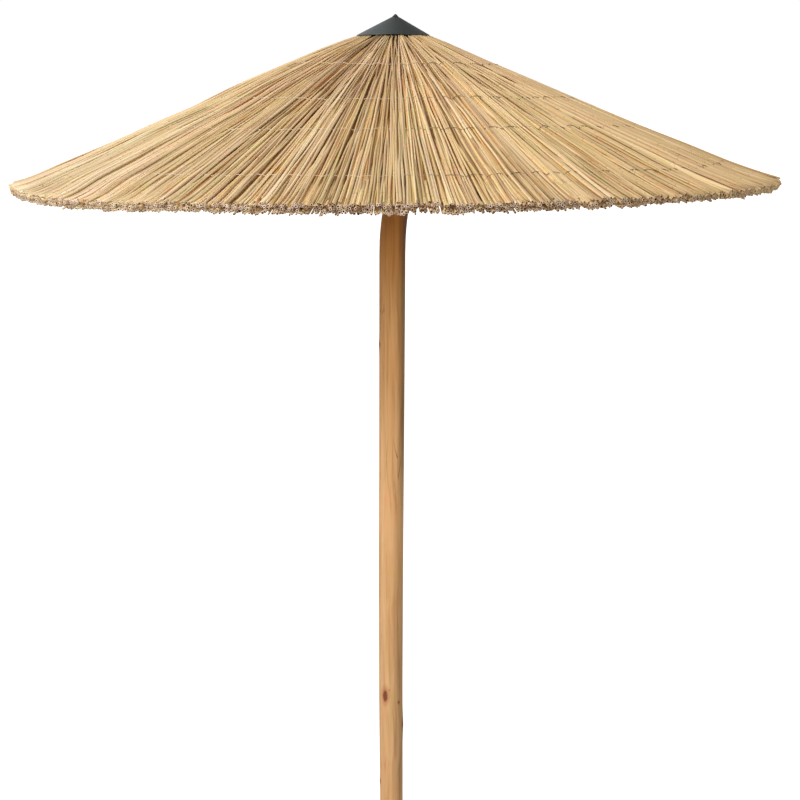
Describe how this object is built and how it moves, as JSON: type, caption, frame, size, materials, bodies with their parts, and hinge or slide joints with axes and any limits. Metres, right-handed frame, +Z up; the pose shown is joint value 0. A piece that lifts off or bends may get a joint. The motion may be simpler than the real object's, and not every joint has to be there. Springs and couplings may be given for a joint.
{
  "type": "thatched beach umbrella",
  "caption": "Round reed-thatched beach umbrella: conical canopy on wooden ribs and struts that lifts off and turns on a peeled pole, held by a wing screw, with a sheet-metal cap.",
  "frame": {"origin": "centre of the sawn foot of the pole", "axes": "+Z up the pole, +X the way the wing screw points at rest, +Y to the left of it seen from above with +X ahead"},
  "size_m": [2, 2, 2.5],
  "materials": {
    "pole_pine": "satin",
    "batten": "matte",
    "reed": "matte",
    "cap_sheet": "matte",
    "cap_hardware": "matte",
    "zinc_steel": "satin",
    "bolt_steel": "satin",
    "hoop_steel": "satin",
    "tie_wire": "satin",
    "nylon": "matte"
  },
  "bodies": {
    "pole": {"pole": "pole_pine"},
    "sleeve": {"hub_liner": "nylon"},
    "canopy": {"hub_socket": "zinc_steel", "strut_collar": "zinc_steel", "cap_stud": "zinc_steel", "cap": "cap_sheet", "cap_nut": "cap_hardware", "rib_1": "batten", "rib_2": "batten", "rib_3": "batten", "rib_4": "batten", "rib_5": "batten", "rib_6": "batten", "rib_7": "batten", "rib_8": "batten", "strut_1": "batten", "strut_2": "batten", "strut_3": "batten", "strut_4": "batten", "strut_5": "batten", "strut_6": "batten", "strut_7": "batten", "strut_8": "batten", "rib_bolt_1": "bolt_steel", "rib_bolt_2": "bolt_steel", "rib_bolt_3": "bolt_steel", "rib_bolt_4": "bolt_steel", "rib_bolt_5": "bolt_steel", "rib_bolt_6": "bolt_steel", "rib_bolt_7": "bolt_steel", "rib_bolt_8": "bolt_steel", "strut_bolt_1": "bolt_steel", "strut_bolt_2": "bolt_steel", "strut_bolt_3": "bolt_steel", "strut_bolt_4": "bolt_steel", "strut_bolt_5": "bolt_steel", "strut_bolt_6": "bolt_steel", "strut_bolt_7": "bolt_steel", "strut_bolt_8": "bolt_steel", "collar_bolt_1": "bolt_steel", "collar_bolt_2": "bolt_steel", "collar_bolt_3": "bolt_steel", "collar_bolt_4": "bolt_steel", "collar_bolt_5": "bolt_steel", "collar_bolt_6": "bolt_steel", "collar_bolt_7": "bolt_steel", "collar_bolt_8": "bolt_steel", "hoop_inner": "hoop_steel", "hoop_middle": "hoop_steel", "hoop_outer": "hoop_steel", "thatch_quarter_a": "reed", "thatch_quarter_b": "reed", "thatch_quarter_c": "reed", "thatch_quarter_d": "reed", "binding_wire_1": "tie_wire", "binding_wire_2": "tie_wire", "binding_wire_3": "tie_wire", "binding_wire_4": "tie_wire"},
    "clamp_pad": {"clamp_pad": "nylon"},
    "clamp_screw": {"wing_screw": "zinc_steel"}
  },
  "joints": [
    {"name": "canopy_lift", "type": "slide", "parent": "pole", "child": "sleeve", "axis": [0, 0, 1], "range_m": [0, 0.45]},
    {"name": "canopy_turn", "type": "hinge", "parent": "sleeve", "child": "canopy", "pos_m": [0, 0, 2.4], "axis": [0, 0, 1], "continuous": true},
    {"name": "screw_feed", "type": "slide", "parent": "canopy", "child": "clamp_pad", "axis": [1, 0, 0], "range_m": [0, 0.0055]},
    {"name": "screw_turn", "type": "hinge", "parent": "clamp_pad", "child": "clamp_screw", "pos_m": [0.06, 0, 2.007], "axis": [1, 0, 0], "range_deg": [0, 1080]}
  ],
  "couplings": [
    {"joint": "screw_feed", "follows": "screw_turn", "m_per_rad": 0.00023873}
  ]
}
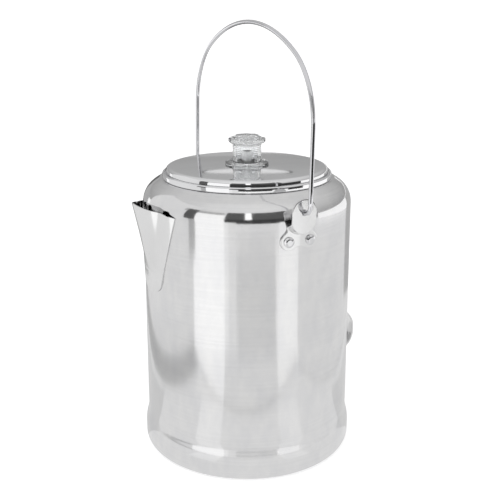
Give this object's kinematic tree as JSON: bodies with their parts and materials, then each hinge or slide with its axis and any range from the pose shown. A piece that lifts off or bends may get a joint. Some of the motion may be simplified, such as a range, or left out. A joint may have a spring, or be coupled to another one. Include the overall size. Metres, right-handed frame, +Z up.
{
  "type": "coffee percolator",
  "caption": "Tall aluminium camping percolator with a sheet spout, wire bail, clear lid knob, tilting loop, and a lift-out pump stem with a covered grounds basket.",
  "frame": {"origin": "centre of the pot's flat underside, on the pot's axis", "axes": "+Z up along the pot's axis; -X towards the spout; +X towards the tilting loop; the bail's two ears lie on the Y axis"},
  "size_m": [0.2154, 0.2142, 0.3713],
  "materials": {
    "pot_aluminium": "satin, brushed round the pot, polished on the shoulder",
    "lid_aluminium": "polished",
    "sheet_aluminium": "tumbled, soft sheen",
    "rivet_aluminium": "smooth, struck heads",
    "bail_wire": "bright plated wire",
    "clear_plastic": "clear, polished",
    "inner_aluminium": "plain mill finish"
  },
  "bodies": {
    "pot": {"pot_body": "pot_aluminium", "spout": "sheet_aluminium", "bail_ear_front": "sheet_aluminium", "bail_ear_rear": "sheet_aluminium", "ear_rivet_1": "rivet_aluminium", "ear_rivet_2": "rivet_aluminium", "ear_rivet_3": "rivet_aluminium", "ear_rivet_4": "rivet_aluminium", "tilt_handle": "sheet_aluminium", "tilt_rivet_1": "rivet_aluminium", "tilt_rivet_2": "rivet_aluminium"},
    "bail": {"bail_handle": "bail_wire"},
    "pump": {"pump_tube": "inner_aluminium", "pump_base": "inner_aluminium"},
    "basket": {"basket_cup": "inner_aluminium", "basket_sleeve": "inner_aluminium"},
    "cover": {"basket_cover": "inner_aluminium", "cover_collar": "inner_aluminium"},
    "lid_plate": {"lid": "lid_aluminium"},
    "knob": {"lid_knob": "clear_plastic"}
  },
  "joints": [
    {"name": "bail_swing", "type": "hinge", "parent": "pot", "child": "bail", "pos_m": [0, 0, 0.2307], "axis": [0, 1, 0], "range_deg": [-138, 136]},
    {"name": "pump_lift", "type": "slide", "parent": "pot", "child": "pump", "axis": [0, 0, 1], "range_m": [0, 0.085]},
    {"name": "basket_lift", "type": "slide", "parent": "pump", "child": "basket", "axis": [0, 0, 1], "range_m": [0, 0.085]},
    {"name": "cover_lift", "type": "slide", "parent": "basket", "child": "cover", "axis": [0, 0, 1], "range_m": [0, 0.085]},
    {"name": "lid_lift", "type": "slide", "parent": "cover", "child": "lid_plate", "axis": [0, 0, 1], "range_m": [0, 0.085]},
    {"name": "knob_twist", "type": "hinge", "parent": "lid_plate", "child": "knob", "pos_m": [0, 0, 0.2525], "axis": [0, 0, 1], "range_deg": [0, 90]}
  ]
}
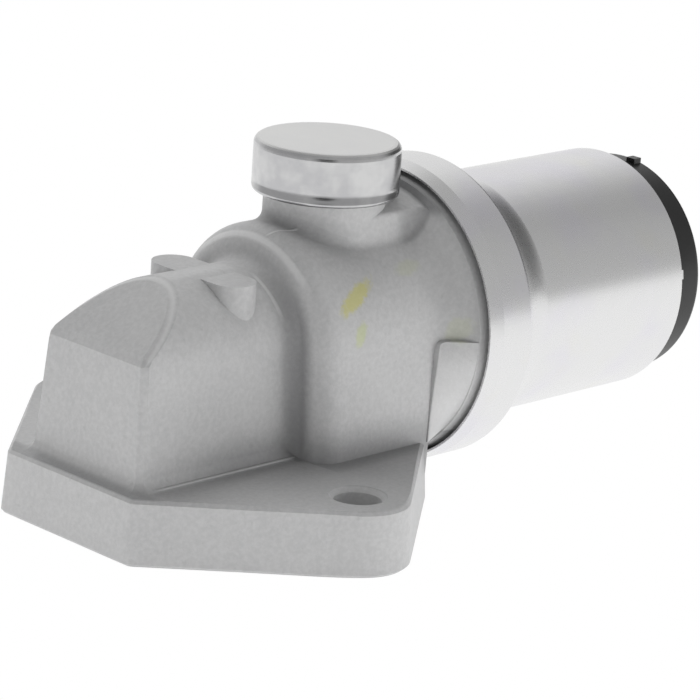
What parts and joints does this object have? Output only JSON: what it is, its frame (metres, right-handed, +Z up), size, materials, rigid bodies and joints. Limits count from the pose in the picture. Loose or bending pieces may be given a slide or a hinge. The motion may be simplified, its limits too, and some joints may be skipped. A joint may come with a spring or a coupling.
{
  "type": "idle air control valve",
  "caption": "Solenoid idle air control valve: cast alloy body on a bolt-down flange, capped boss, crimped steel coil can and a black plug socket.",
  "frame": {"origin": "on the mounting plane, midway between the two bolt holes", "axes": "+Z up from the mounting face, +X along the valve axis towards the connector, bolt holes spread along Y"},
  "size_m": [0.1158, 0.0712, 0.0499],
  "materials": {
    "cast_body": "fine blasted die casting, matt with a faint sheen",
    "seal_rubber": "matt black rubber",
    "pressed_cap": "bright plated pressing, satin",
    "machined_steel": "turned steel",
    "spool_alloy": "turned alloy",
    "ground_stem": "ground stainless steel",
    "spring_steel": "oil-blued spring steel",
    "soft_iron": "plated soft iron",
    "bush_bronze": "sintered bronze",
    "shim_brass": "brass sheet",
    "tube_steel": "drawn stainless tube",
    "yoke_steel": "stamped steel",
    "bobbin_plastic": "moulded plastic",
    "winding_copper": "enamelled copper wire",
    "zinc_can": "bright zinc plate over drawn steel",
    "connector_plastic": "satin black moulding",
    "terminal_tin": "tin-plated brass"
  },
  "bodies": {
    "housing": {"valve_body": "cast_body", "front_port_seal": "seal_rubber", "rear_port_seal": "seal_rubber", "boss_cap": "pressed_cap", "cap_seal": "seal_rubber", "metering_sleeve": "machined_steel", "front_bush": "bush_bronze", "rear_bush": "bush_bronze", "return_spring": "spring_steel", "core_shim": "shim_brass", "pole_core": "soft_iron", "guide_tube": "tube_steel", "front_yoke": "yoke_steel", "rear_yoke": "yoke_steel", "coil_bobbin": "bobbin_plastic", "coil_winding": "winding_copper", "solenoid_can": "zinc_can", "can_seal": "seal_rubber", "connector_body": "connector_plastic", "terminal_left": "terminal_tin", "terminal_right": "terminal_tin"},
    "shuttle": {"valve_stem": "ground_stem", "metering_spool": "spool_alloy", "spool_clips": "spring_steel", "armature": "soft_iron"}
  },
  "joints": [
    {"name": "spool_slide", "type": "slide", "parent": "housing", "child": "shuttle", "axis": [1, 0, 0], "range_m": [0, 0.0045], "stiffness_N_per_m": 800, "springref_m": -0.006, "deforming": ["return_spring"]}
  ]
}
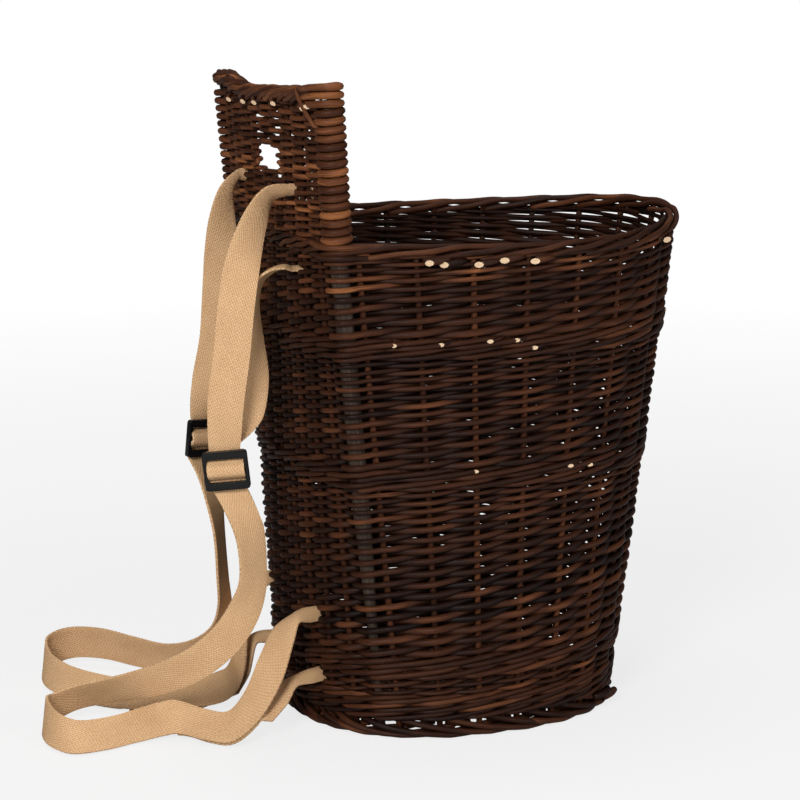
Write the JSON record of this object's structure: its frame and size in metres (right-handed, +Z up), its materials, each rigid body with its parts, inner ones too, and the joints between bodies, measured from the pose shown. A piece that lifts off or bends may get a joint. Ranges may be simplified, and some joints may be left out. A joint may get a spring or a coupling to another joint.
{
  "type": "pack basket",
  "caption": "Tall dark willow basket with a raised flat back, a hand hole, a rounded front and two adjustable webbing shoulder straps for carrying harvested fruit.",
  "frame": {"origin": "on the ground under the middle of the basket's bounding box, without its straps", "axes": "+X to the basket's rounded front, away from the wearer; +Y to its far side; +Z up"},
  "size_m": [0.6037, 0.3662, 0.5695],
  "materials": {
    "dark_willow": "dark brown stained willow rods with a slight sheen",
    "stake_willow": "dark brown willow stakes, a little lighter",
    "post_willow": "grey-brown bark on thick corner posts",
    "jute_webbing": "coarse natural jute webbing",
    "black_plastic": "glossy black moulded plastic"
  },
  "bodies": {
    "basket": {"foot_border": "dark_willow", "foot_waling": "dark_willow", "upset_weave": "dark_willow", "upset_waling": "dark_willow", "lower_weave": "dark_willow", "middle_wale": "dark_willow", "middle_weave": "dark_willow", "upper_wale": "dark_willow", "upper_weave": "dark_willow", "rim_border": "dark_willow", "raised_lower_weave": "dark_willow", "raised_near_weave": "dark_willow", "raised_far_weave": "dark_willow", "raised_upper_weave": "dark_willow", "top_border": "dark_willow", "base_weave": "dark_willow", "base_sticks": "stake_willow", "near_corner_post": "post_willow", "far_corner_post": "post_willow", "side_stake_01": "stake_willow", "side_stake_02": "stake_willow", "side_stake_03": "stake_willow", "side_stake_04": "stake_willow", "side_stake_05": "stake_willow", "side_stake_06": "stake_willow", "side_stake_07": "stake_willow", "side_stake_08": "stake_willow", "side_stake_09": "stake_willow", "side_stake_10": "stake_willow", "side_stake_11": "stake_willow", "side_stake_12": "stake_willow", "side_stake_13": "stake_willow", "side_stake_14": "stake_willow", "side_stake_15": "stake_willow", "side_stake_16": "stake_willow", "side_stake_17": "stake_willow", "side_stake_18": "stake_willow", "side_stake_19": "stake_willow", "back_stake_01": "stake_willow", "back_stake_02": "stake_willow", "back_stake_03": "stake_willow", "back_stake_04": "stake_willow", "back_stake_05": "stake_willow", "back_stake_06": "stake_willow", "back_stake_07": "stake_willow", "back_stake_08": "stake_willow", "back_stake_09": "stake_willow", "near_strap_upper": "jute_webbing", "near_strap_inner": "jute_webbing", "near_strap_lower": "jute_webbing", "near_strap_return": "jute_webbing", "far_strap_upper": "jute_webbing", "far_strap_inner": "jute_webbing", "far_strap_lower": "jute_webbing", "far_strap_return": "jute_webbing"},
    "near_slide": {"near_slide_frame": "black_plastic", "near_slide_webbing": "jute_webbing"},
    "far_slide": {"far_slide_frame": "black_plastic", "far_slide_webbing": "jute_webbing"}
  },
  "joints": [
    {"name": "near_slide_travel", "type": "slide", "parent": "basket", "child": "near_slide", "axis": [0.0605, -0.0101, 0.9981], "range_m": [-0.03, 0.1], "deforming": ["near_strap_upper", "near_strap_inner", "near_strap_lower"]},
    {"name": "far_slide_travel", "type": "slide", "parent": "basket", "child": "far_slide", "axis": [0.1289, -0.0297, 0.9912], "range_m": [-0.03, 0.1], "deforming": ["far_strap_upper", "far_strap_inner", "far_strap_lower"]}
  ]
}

§ **DIRECTIVE**: From the data above, work out how many lines contain the string "caption" and reply with only the number.

§ **EXPECTED OUTPUT**: 5